Kullervo

Kullervo

Op. 7 Kullervo, Symphonie für Mezzosopran, Bariton, Männerchor und Orchester. 1. Einleitung (Johdanto), 2. Kullervos Jugend (Kullervon nuoruus), 3. Kullervo und seine Schwester (Kullervo ja hänen sisarensa), 4. Kullervo zieht in den Kampf (Kullervon sotaanlähtö), 5. Kullervos Tod (Kullervon kuolema). Text aus dem Kalevala (Kalevala). Vollendet 1892, Erstaufführung am 28. April 1892 in Helsinki (Emmy Achté und Abraham Ojanperä, Orchester des Orchestervereins Helsinki, Dirigent Jean Sibelius). „Largamente“ aus Satz III, Fassung für Bariton und Klavier Kullervos Wehruf / Kullervos Klage (Kullervon valitus) 1893, revidierte Fassung 1917–1918. Neue Instrumentation für Bariton und Orchester Kullervos Wehruf / Kullervos Klage (Kullervon valitus) 1957. Erstaufführung am 14. Juni 1957 in Helsinki (Kim Borg und das Rundfunkorchester, Dirigent Jussi Jalas).

Jean Sibelius begann das Komponieren von Kullervo im Frühling 1891 in seiner Studentenbude in Wien, Ecke Wiedner Hauptstraße 36 und heutige Waaggasse 1.

Er studierte unter Aufsicht von Robert Fuchs und Carl Goldmark, die aber von seinen ersten Versuchen, ein Orchesterwerk zu komponieren, nicht gerade begeistert waren. Nach Goldmark war der erste Versuch schlecht orchestriert.
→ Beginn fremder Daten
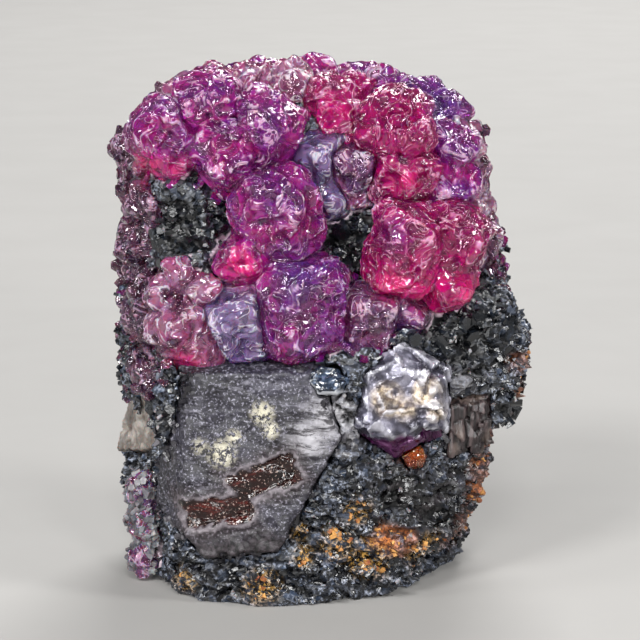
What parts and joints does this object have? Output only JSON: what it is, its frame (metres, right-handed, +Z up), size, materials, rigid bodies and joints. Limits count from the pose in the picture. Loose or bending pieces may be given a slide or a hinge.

Nach Fuchs waren auch die nächsten Versuche „barbarisch und roh“. Sibelius’ finnisches Blut brauste auf: „Dann bin ich eben ein Barbar!“

Sibelius vertiefte sich ins Kalevala (Kalevala) und fand darin spannende Rhythmen und reizvolle Variation der Themen – Materialien für eine neue Art von Musik. Zu dem Gedicht Drömmen von Runeberg entstand „ein neues und finnisches Lied“, wie Sibelius schrieb. „Die klangvolle, seltsam schwermütige Monotonie, die in allen finnischen Melodien zu finden ist“ wäre jetzt sein Stil.
Im zweiten Stockwerk der Waaggasse 1 verbrannte Sibelius am 3. Februar 1891 Entwürfe, die ihm zu „deutsch“ schienen und „lachte ein ironisches Lachen“ dazu. Er arbeitete an einer neuen Symphonie und komponierte noch Anfang April am Finale, das „mit einem Rezitativ anfängt, das eigentlich ein Aufstieg zum letzten Satz ist, Variationen von einem finnisch eingestimmten Thema sehr frei bearbeitet“. Dann im April hörte er unter Richters Leitung die Symphonie Nr. 9 von Beethoven und fühlte sich „so klein, so klein“. Er ließ die Symphonie liegen.

Sibelius resignierte dennoch nicht. Er machte sich an eine neue Symphonie – wie er sein Werk anfangs und oft auch später nannte. Das Thema fand er in der Kullervo-Sage des Kalevalas (Kalevala), in der ein junger Mann eine Frau verführt, ohne zu wissen, dass sie seine verschollene Schwester ist. Am Ende begehen beide Selbstmord.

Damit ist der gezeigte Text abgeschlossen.